As we have pointed out in the media, the support package is not all about cheaper petrol and half-price public transport – although those parts of the package will undoubtedly help ease the cost-of-living burden on most families.

If the RUC discount had not continued, road transport companies would have faced a whopping increase in running costs – for a single linehaul truck, they would have had to pay nearly $20,000 more in RUC per year. Operators would have had no choice but to pass those costs on to consumers. At a time of already high inflation, that would have piled on the pressure for those already struggling with the rising cost of living.

Trucks carry 93% of freight and the industry is the semi-conductor of the New Zealand economy, so this decision means that everything a truck carries will have some transport price relief for a period to come.
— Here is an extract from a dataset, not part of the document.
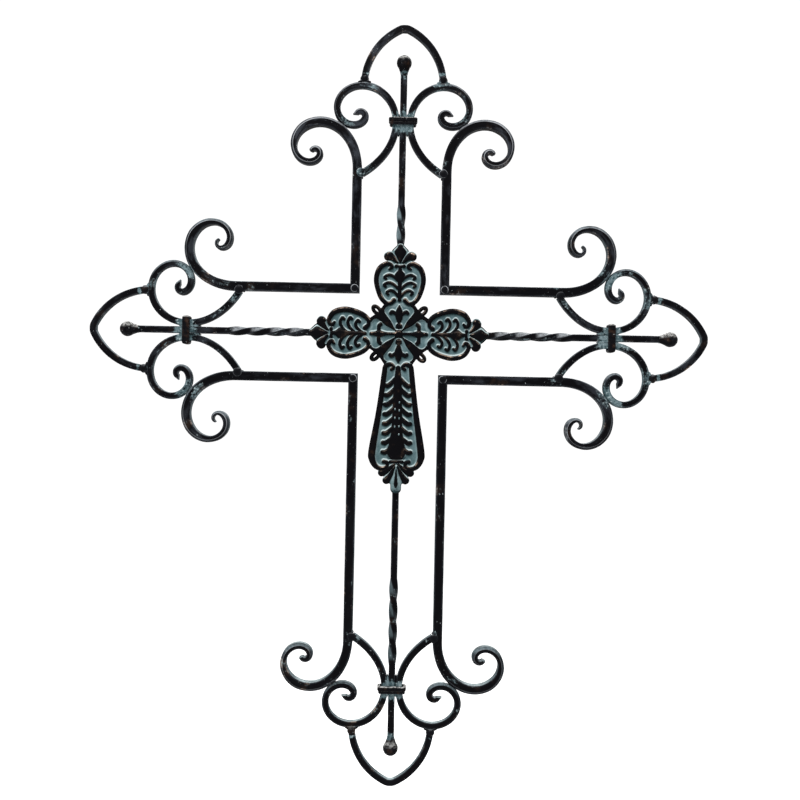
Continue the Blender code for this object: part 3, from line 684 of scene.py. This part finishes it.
def knob_piece(name, middle, radii, arm, side, seed, patina=0.4, ring=0.0):
    """A flattened, uneven dome of weld, with a painted highlight ring round its foot."""
    rows, sides = 19, 24
    tilt = np.linspace(-math.pi / 2, math.pi / 2, rows)
    verts = lathe(np.cos(tilt), np.sin(tilt), sides)[:, [0, 2, 1]]
    flank = 1.0 - np.abs(verts[:, 1]) ** 1.5
    # A painted highlight ring round the foot, broken by noise
    ring_highlight = ring * (1.0 - np.clip(np.abs(np.abs(verts[:, 1]) - 0.42) / 0.24, 0.0, 1.0))
    ring_highlight *= ramp(bumps(verts + seed * 1.7, 0.9, seed), -0.50, -0.05)
    verts = verts * np.array(radii)
    verts *= (1.0 + 0.10 * bumps(verts + seed, 0.003, seed))[:, None]
    verts += np.array(middle)
    marks = {"edge": 0.1 + 0.5 * flank, "highlight_line": ring_highlight, "patina": patina,
             "trace": np.tile((0.0, 0.0, 0.3 * seed), (len(verts), 1))}
    return make_piece(name, placed(verts, arm, side), ring_faces(rows, sides), WELD,
                      (), marks, crease=60.0)


# The bars of each arm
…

That will assist all Kiwis. Keeping the support package in place for a while longer will help reduce inflation.

Businesses will also benefit. Transporting New Zealand last year released a survey of hundreds of road transport operators which found that almost 90% said that cost increases were having a serious or very serious impact on their businesses.

We would like to thank our members for their support, including those who participated in our operator costs survey last year, and those who have shared stories about the cost-of-living crunch on their businesses.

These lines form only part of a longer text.